What is a sea squirt?

Inside the animal that eats its own brain

(Image credit: Nick Hobgood/Wikimedia Commons)

Sea squirts might look like plants of the ocean, but they are actually rather advanced animals. When fully grown, these potato-shaped organisms sit brainless and stationary at the bottom of the ocean. However, before this stage they had a much more active life.

Born looking similar to tadpoles with a backbone and muscular tail, the sea squirt is free to explore the ocean. The young sea squirt is tasked with finding a suitable place to live the rest of its life. It does this using its sucker located on its head. Once attached to the surface, whether that is the sea bed, bottom of a ship or back of a crab, the sea squirt no longer needs its brain. Fed automatically by the sea’s nutrients as water streams through its gills, all the animal needs to do is release reproductive cells for the continuation of the species. In fact, shortly after finding the surface to spend the rest of its life on, the sea squirt eats its own brain and its tail disappears.
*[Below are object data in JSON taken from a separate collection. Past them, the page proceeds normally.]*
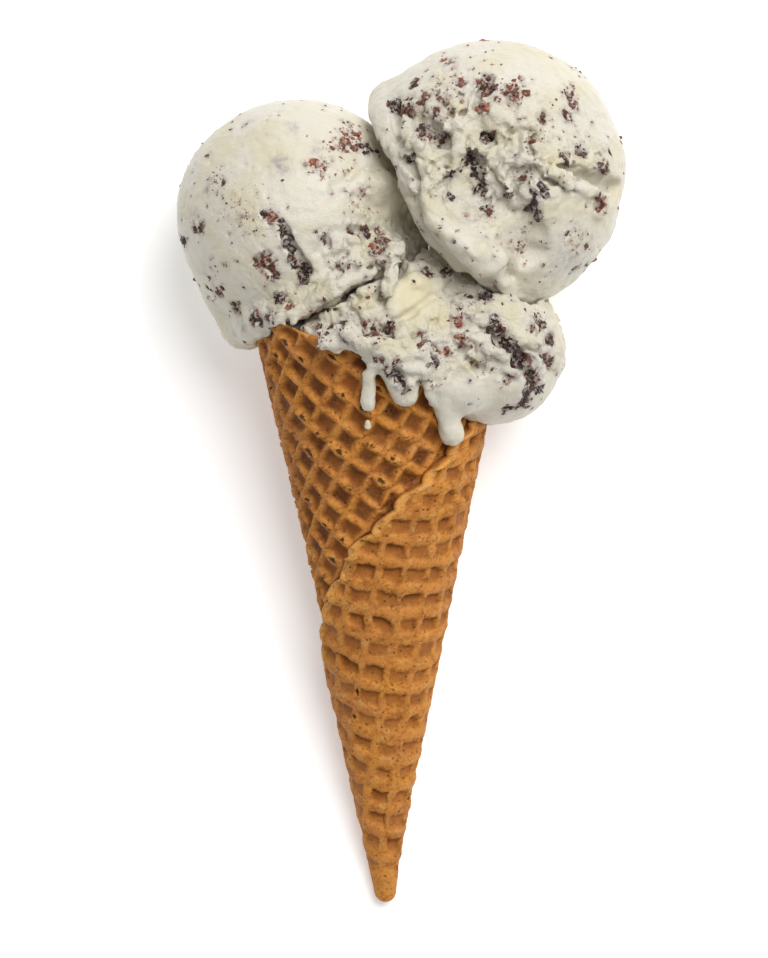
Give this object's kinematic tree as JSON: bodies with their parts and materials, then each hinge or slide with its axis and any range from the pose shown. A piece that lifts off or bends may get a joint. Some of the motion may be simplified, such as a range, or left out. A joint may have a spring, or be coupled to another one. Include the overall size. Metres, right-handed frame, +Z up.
{
  "type": "ice cream cone",
  "caption": "Rolled waffle cone lying on its side with three scoops of chocolate chip ice cream, lips and drips over the rim.",
  "frame": {"origin": "on the table under the middle of the whole", "axes": "+Z up from the table, -Y towards the cone's tip, +Y towards the scoops, +X to the right seen from above with the tip towards the viewer"},
  "size_m": [0.1001, 0.1946, 0.0594],
  "materials": {
    "wafer": "baked waffle wafer, golden brown ridges, darker pits, matt and slightly porous",
    "cream": "soft off-white ice cream, finely icy, moist sheen, with some light passing into it",
    "chocolate": "broken dark chocolate, reddish brown on fresh breaks, softly shiny"
  },
  "bodies": {
    "root": {"cone": "wafer", "scoop_left": "cream", "scoop_right": "cream", "scoop_lower": "cream"}
  },
  "joints": []
}
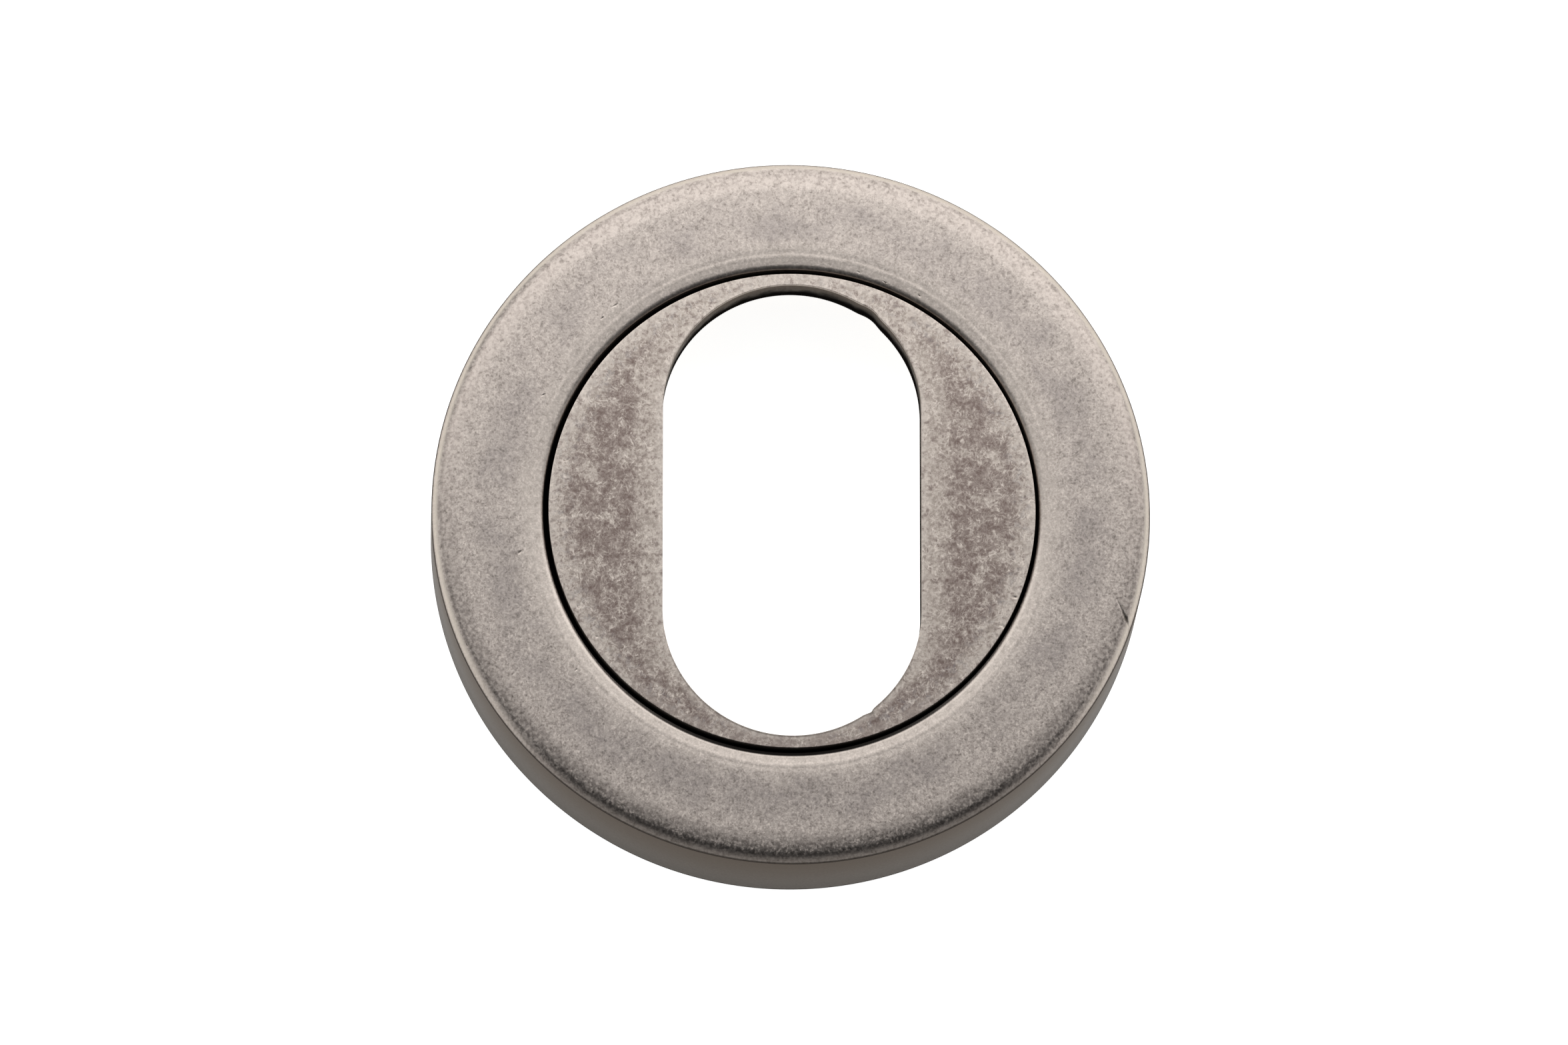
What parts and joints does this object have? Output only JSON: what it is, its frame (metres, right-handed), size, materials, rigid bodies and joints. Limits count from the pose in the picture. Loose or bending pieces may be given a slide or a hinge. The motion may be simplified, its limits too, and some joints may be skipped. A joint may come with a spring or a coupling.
{
  "type": "keyhole escutcheon",
  "caption": "Round door escutcheon with an oval opening for a lock cylinder, its screws hidden under a threaded cover, in distressed nickel.",
  "frame": {"origin": "centre of the back, on the surface of the door", "axes": "+Z out of the door towards the viewer, +Y up the door along the oval opening, +X across the door to the viewer's right"},
  "size_m": [0.052, 0.052, 0.01],
  "materials": {
    "distressed_nickel": "nickel plated, tumbled and darkened, fine speckle",
    "worn_nickel": "nickel plated, brown patina with light scratches and bright edges",
    "bare_brass": "turned, unplated"
  },
  "bodies": {
    "root": {"rose_cover": "distressed_nickel", "oval_insert": "worn_nickel", "base_plate": "bare_brass"}
  },
  "joints": []
}
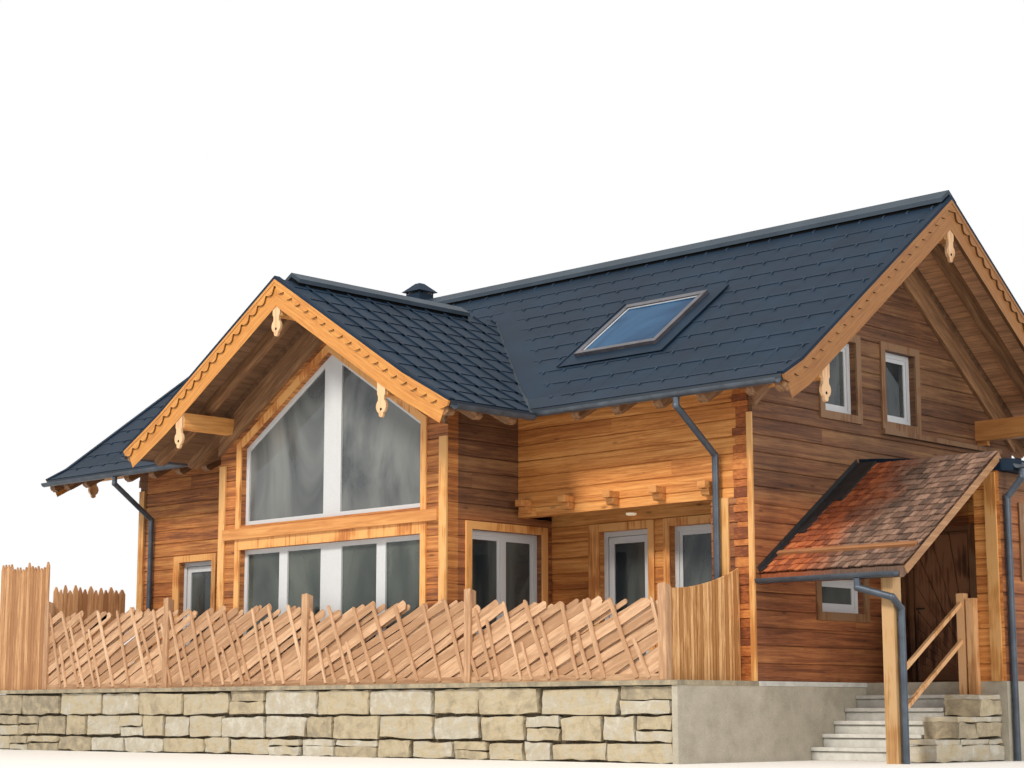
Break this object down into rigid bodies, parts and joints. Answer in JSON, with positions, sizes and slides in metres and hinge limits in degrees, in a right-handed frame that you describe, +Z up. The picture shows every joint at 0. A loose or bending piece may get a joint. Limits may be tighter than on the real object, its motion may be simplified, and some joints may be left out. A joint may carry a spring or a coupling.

Protecting themselves might sound difficult without a brain, but this comes as an automatic response. They react to touch by squirting water and waste products, deterring predators.

Squirt anatomy

(Illustration by Nicholas Forder)

1. Huge filter

This area filters out waste products and excess water, while nutrients and some water remain to be digested.

2. Opening siphon

This siphon brings water into the sea squirt. Hair-like structures inside the tube form a current to draw it in.

3. Nerve cells

With no brain, a group of nerve cells allows the body to sense touch. This is crucial in triggering its squirt response.

4. Release siphon

Giving them their name, sea squirts tend to squirt water when they are under attack or need to release waste. Contracting their bodies forces water and waste out of this tube. It is possible for them to squirt out their entire digestive tract and then grow it back again.

5. Slither heart

The elongated heart contracts at one end, which spreads to the other side of the heart and then changes direction. This pumping system circulates blood around their bodies.

6. Reproductive organs

Though they have both male and female reproductive organs, they can not reproduce by themselves. The eggs stay in the body waiting to be fertilised by another sea squirt.

7. Stomach

Like in our stomachs, the sea squirt uses enzymes to break down the filtered food. 

8. Waste products

The products that haven’t been used in the body are released into a large cavity. This cavity also holds the water and waste from the first filtering process.

9. Protective tunic

The animal has a thick outer layer to protect internal organs. It has evolved to need this layer as it spends the majority of life immobile and with limited defence.